# Estimating the n percentile of a set

Here is an interesting idea that I had recently, this is just a high level concept about how it would work, there are no proofs for error bounds or quality, in fact there would be a handful of orderings of sets which would product terrible results.

To accurately compute the $$n^{th}$$ percentile value of a given set of values, one ends up having to sort the values which if they are not integers, can take $$O(n \log n)$$ time.  However, then getting value itself is trivial since it is simply going to the correct place in the sorted values.  I am thinking that one should be able to compute an estimate for the $$n^{th}$$ value for a randomly ordered set of elements in $$O(n)$$ time.

First the basic idea, imagine that you have a set of elements $$X = \{ x_i \}$$.  Then if we had this set sorted $$S$$, then finding the $$n^{th} (0 \le n \le 1)$$ percentile out of $$X$$ would simply become $$s_{n * |S|}$$.  This implies that we have $$n * |S|$$ elements less than $$s_{n *|S|}$$ and $$|S|*(1 – n)$$ elements greater.  From this point we can imagine constructing two sets, $$\alpha = \{ x \in X : x < s_{n * |S| } \}, \beta = \{ x \in X : x > s_{n * |S|} \}$$ which represent the elements greater and less then the $$n^{th}$$ value.  This also means that $$\frac{|\alpha|}{|\alpha| + |\beta|} \approx n$$.  Now using this concept for $$\alpha$$ and $$\beta$$, we can attempt to construct these sets while iterating through $$X$$ by having a current estimate for the value $$s$$, and then tracking the elements current in each set.  This essentially becomes if $$\frac{|\alpha|}{|\alpha| + |\beta|} > n + \epsilon$$ then take the current value of $$s$$ and insert it into $$\beta$$, then take the largest element out of $$\alpha$$ and set it equal to $$s$$.  In the case of $$\frac{|\alpha|}{|\alpha| + |\beta|} < n – \epsilon$$ we simply do the reverse by inserting the current value of $$s$$ into $$\alpha$$, and then removing the smallest value from $$\beta$$ and setting it equal to $$s$$.

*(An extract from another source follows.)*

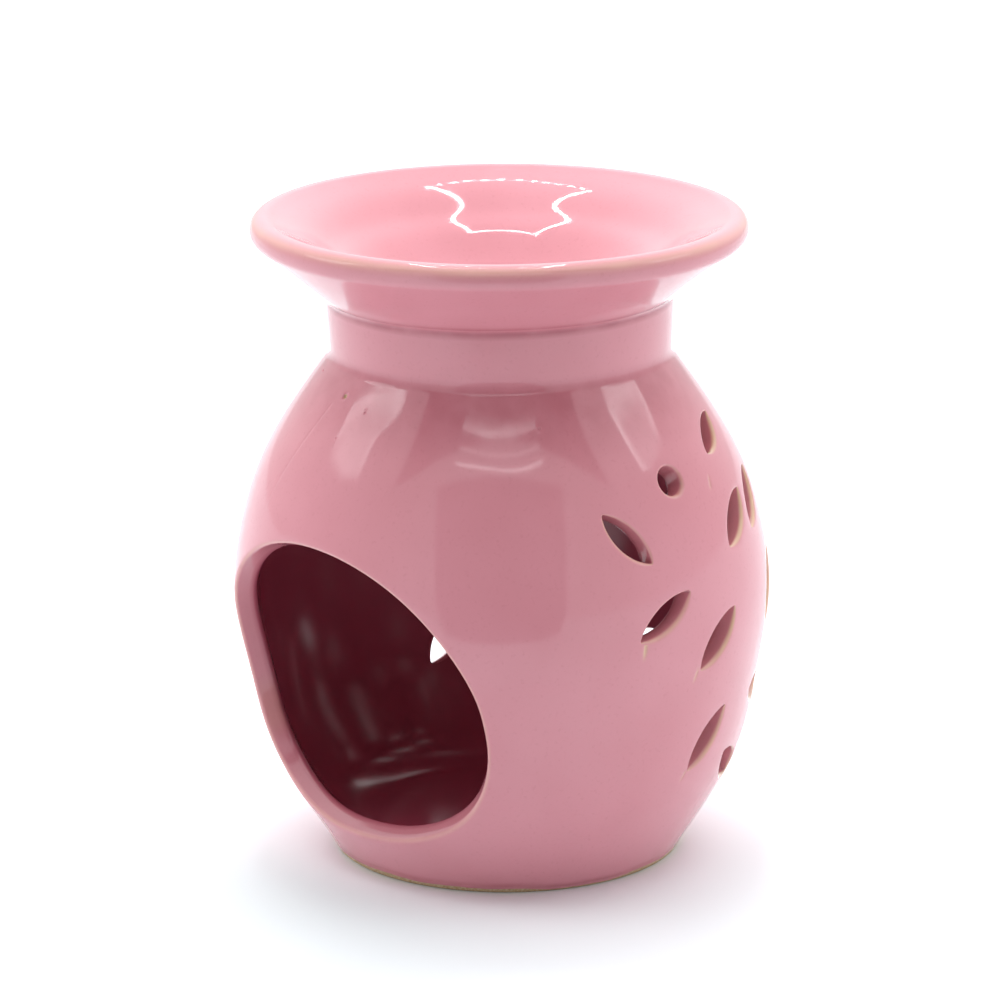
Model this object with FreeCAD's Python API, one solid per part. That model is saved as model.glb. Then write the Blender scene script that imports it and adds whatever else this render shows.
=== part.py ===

Now the problem has been reduce to splitting $$X$$ into two different sets and keeping them sorted somehow to be able to get and remove the largest/smallest elements.  However, this would give an exact answer to finding the $$n^{th}$$ percentile.  Now given that we want to find an estimate, we can imagine capping the size of these sets to $$k$$, where $$k$$ is a small number such as $$2$$.  Then instead of tracking the elements themselves, we are simply counting the number of elements that are greater or less than the current $$s$$ value.  Additionally, we have the sets tracking the $$k$$ elements that are largest but still less then $$s$$, and the smallest but greater then $$s$$.  As we iterate through the set, we can track the $$k$$ values in $$\alpha, \beta$$ and the size of $$\alpha, \beta$$ accordingly, and when we want to change the value of $$s$$ to keep $$\frac{|\alpha|}{|\alpha| + |\beta|} \approx n$$, then we just take the new value from $$\alpha$$ or $$\beta$$ respectively and update the cardinality of each set.

An additional extension to this algorithm could be for an $$n \approx .999$$ then the size of $$\beta$$ would only be $$\frac{1}{1000}$$ the size of the original data set.  Keeping track of largest $$.001$$ of the data set would not be linear in the side of the data set, however it could take out a considerable chunk of computation depending on how large or small the value of $$n$$ is.